NOTTINGHAM – As the eurozone crisis deepens, investors worldwide are sifting through the semantics of China’s economic-policy pronouncements with increasing desperation. They seek signs of an economic “miracle”: a rerun of the RMB4 trillion ($628 billion) stimulus of 2008 that maintained impressive Chinese growth as the West slipped into recession – and shielded the global economy from a worse collapse.
But rolling out another investment program on such a scale would be financial suicide for China. Investors worldwide must face an uncomfortable reality: China’s economy is slowing, and will likely continue to do so.
Analysts have been quick to predict whether the China’s economic landing will be hard, soft, or bumpy. But vague labels hold little value, given sharp disagreement over their meaning. Indeed, while economists often define a hard landing in terms of declining GDP growth rates, placing it at 4-7%, a simpler model based on the principles of econometrics is enough.
According to this measure, a soft landing indicates a short-term fall in economic growth – a fluctuation rather than a trend. A hard landing reflects a structural break – an intense downward adjustment that would prevent China’s economy from rebounding for at least three years, and possibly for much longer. Of the two scenarios, the most compelling evidence indicates the latter for China.
Indeed, Chinese Premier Wen Jiabao has set an annual growth target of 7.5% for 2012 – the first time in a decade that China has aimed for growth of less than 8%. This realistic growth figure could set China on a more sustainable path of development, protecting the environment while raising citizens’ living standards.
But there is little evidence that the decline in growth is a result of the Chinese government’s progress in rebalancing its economy, from an export-led model, based on low-cost manufacturing, to one driven by domestic demand and innovation. Although the central authorities have issued plenty of weighty exhortations over the last decade about the need for industrial restructuring, they have taken little real action. Imitation, rather than creation, is still the order of the day in the majority of China’s factories.
Yet China’s export competitiveness is shrinking. Rising wages, an aging workforce, and increasing commodity prices have taken their toll. To be sure, many Western companies are unlikely to leave China, given the great expense, in search of another low-cost Asian exporter. Rather, higher costs will be passed on to Western consumers.
To offset the weakening export sector, China needs more private-sector technological innovation and a surge in domestic consumption – both of which require long-term strategic planning. But, in recent weeks, China’s authorities, unnerved, have focused on short-term measures to revive growth: more public-sector investment.

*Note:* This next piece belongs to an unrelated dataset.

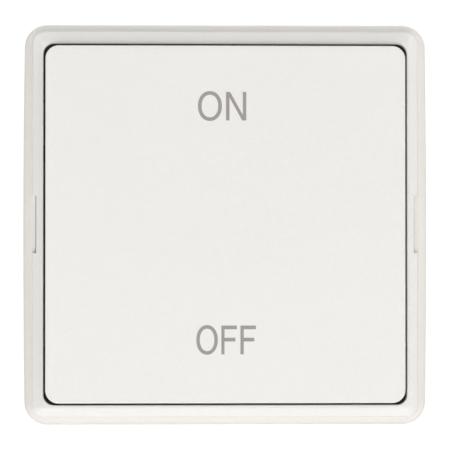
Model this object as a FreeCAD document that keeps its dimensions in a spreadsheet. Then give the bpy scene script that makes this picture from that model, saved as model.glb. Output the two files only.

In recent years, such investment has soared by 25% annually, underpinning China’s 10% annual GDP growth. As a result, citizens’ livelihoods have suffered. With 50% of GDP channeled into industrial investment, rather than a more comprehensive social-security system, Chinese society is becoming increasingly divided. And tensions between workers and employers, the people and the government, will only intensify.
China’s low employment elasticity – a drop in GDP will trigger a sharp decline in employment – constitutes another serious structural flaw. Rural migrants occupying low-skilled jobs comprise roughly 60% of China’s urban workforce. Increasing these workers’ skills through training – “upskilling” – will be a massive challenge. And seven million university graduates seek employment each year, not to mention non-college-educated urban youth.
The 2008 fiscal stimulus yielded a freshet of wasteful infrastructure projects, often with no long-term return – other than high pollution. Repeating that is not feasible. As long as inflation remains under control, the government can reduce bank’s mandatory reserve ratio and cut interest rates – a decision that it took recently. Still, the long-term benefits will be minimal.
Chinese policymakers must fulfill their promises to boost private-sector growth and competitiveness by increasing lending and offering tax incentives. Indeed, the monopolistic environment in which China’s state-owned enterprises operate is in urgent need of radical reform. When the economy is booming, SOEs enjoy disproportionate profits, so they feel little pressure to innovate. During hard times, they are bailed out by the central government, perpetuating a vicious cycle.
But whatever the concerns about the industrial sector, China’s sword of Damocles has long been its housing market – and the bubble surrounding it. A raft of government policies has successfully curbed real-estate price inflation in major cities. But, while citizens welcome falling house prices, the trend raises concerns that the bubble will burst, exposing many property developers to a credit crunch. The housing market’s collapse would lead to an accumulation of banks’ non-performing loans, and cash-strapped local governments would see revenues from (often legally dubious) land sales plummet.
The OECD expects Chinese growth to reach 8.2% this year, and to accelerate to 9.3% in 2013. But, with the eurozone crisis threatening to incapacitate China’s largest trade partner, this is unlikely. A gradual decline to 6.5% is more realistic.
Of course, eternal double-digit growth was never possible. Now the Chinese people must prepare themselves for at least three years of hardship. And the West – which relies excessively on China to prop up the global economy – must adjust its expectations accordingly.